PUPILS from S1, S5 and S6 burst out from the side door of Clydebank High to the sounds of Scotland the Brave, “ho ho ho” from Santa and applauding teachers.

In the past two years, the school’s Santa Dash has become a fixture to show support for the Beatson and their beloved teacher, Dr Graham Simpson.

But when Graham passed away on December 13 at the age of 57, the dash became a celebration of his life - and the lives his legacy will save.

The chemistry and pastoral care teacher, who received a bone marrow transplant in March 2018, encouraged his pupils to register as potential stem cell donors themselves with the Anthony Nolan Trust.

Now, Graham could be the inspiration that saves more than 100 lives through those youngsters.

Clydebank firefighters, who work with the Trust and campaigned with Graham to sign up donors, visited the school on Thursday to show their support.

Watch commander Iain McCormick said: “Dr Simpson was instrumental in bringing the Scottish Fire and Rescue Service’s partnership with the Anthony Nolan Trust into the school to encourage those aged 16 and over to join the stem cell register, to offer hope to those with blood cancers and other blood disorders.

“He was a gentleman and it was obvious how highly regarded he was by the students. It was at Clydebank we recruited our 10,000th person to the register.

“It will be part of his great legacy.”

Read more: Clydebank High mourns passing of much-loved Dr Graham Simpson at 57

Rev Gregor McIntyre said it was Graham’s openness about his ups and downs since being diagnosed with acute myeloid leukaemia two years ago that encouraged such a response from pupils.

“He will be well remembered,” said Mr McIntyre. “Much was done in his name, but for others, which is always worth doing for the school community.

“The encouragement to care about others is something that will last for years ahead.”

By the time all pupils raced four and a half times around the school on Thursday, £4,000 had already been raised towards the Beatson Cancer Charity. Graham - himself a keen runner - was treated at the Beatson and just weeks after his condition was first revealed, pupils started raising funds.

In two years, they have now donated a staggering £34,000 - not including even more collected in buckets last week.

Calum McNair, schools and community engagement fundraiser at the Beatson, said: “Thanks to Clydebank High’s support, the charity is able to continue to make a positive difference to the lives of patients and families affected by cancer.

“Clydebank High continues to shine as a fantastic example of community spirit - something which showcases the impact Dr Simpson had on each and every member of staff and pupil in the school.”

Santa belted out “Rudolph the Red-nosed Reindeer”, “Santa Claus is Coming to Town” and “So This is Christmas” in front of the school as pupils ran past. He then admitted: “Hope nobody is on the nightshift.”
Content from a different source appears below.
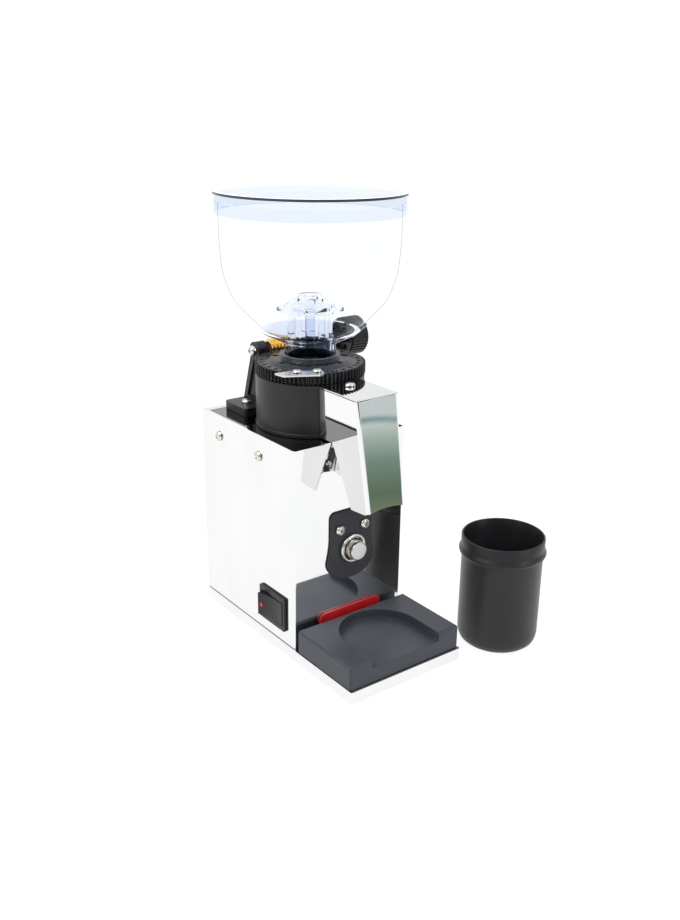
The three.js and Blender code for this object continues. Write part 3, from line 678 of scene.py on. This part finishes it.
def make_feet():
    """A rubber button with a hollow for its screw, copied to each corner."""
    nodes = ["foot_front_left", "foot_front_right", "foot_rear_left", "foot_rear_right"]
    low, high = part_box(nodes[0])
    tall = (high.z - low.z) / MM
    profile = [(0, 1.5), (2.6, 1.5), (2.6, 0), (6.2, 0), (7, 1), (7, tall), (0, tall)]
    middle = (low + high) / 2
    first = turned("rubber_foot_1", profile, Vector((middle.x, middle.y, low.z)), steps=40)
    soften(first, 0.25, 2)
    feet = [first]
    for count, node in enumerate(nodes[1:], 2):
        move = (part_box(node)[0] - low) / MM
        feet.append(copied(first, f"rubber_foot_{count}", move))
    for foot, node in zip(feet, nodes):
        hand_over(foot, "housing", "rubber", node)


def make_body_shell():
    """One sheet folded round the front and both sides, with openings for the controls."""
    shell = block("body_sheet", (-BODY_HALF, BODY_FRONT, BODY_BOTTOM), (BODY_HALF, BODY_REAR, BODY_TOP))
    front = at(0, BODY_FRONT, 0).y
    rear = at(0, BODY_REAR, 0).y
    pick(shell, "FACE", lambda centre, normal: abs(normal.z) > 0.9 or abs(centre.y - rear) < 1e-5)
    bpy.ops.mesh.delete(type="FACE")
    pick(shell, "EDGE", lambda middle, way: abs(way.z) > 0.9 and abs(middle.y - front) < 1e-5)
    bpy.ops.mesh.bevel(offset=1.6 * MM, segments=5, affect="EDGES")
    apply(shell, "SOLIDIFY", thickness=SHEET * MM, offset=-1)
    drill(shell, BUTTON_HOLE, 60, 75, at(0, 0, BUTTON_Z), "Y", 48)
    carve(shell, block("rocker_hole", (-55, 80.7, 20.7), (-45, 109.9, 42.9)))
    for side in (-1, 1):
        drill(shell, SCREW_HOLE, 60, 75, at(side * PLAQUE_SCREW_X, 0, PLAQUE_SCREW_Z), "Y", 20)
    for y in PANEL_SCREW_YS.values():
        drill(shell, SCREW_HOLE, -60, 60, at(0, y, PANEL_SCREW_Z), "X", 20)
    hand_over(flatten(soften(shell, 0.3, 3)), "housing", "steel", "body_shell")


def make_covers():
    deck = block("deck_plate", (-47.6, 69.9, 158.3), (47.6, 185.6, 159.8))
    hand_over(flatten(soften(deck, 0.25)), "housing", "deck", "top_plate")
    steps = [(192, 9), (192, 159.8), (185.9, 159.8), (185.9, 158.6), (190.8, 158.6), (190.8, 9)]
    cover = plate("rear_sheet", [at(-47.6, y, z) for y, z in steps], Vector((95.2 * MM, 0, 0)))
    for row in range(6):
        z = 96 + row * 7
        slot_cutter = block("vent", (-26, 185, z), (26, 195, z + 2.6))
        pick(slot_cutter, "EDGE", lambda middle, way: abs(way.y) > 0.9)
        bpy.ops.mesh.bevel(offset=1.25 * MM, segments=5, affect="EDGES")
        bpy.ops.object.mode_set(mode="OBJECT")
        carve(cover, slot_cutter)
    gland_place = at(26, 0, 26)
    drill(cover, 5.6, 188, 195, gland_place, "Y", 32)
    hand_over(flatten(soften(cover, 0.25)), "housing", "steel", "rear_cover")
    profile = [(3.7, 180), (5.2, 180), (5.2, 187.4), (8, 187.4), (8, 190.5), (5.3, 190.5), (5.3, 192.3),
               (5.3, 194.4), (4.7, 196), (3.7, 196), (3.7, 180)]
    gland = turned("rear_gland", profile, gland_place, "Y", 48)
    hand_over(soften(gland, 0.2, 2), "housing", "rubber", "cable_gland")


# ------------------------------------------------------------------ screws
def socket_screw(name, profile, centre, socket_radius, floor, mouth):
    """A turned screw along Z with a six-sided socket."""
    screw = turned(name, profile, centre, steps=48)
    hexagon = [(0, floor), (socket_radius, floor), (socket_radius, mouth), (0, mouth)]
    cutter = turned("socket", hexagon, centre, steps=6)
    carve(screw, cutter)
    return soften(screw, 0.22, 3)


def cross_screw(name, profile, centre, arm, width, floor, mouth):
    """A turned screw along Z with a cross-shaped recess."""
    screw = turned(name, profile, centre, steps=48)
    for long, wide in ((arm, width), (width, arm)):
        half = Vector((long / 2, wide / 2, 0)) * MM
        low = centre - half + ALONG["Z"] * floor * MM
        high = centre + half + ALONG["Z"] * mouth * MM
        deselect()
        bpy.ops.mesh.primitive_cube_add(size=1, location=(low + high) / 2, scale=high - low)
        cutter = settle(bpy.context.object)
        pick(cutter, "FACE", lambda face_centre, normal: normal.z < -0.9)
        bpy.ops.transform.resize(value=(0.7, 0.7, 1))
        bpy.ops.object.mode_set(mode="OBJECT")
        carve(screw, cutter)
    return soften(screw, 0.15, 2)


def make_shell_screws():
    """Button heads with a washer rim, pointing out of the left and right walls."""
    profile = [(0, -8), (2, -8), (2, 0.3), (3.8, 0.3), (3.8, 1.0), (3.3, 1.7), (2.4, 2.25), (0, 2.4)]
    for side_name, side in (("left", -1), ("right", 1)):
        for place_name, y in PANEL_SCREW_YS.items():
            name = f"{side_name}_{place_name}_button_screw"
            centre = at(side * BODY_HALF, y, PANEL_SCREW_Z)
            screw = socket_screw(name, profile, centre, 1.7, 0.9, 4)
            turn_about(screw, centre, "Y", 90 * side)
            hand_over(screw, "housing", "screw", f"shell_screw_{side_name}_{place_name}")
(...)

There were plenty of smiles and laughter from staff and youngsters, but the loss of their friend and mentor is deeply felt and just below the surface.

Graham, known as “The Doc”, worked at Clydebank High since 2001 and affected so many lives, particularly his wife Lorraine, depute head at the school.

Sarah McGrory is a youth minister a volunteers at Clydebank. She lost her own husband, Iain, to cancer in January and had since spoken to pupils and was cheering them on as they ran past.

Iain told Sarah: “You’re never truly gone until the last of the lives you touch are gone.”

“These guys were touched by Dr Simpson and they’re going to remember this Santa Dash when they’re older,” Sarah told the Post.

“His life is living on in their memories.”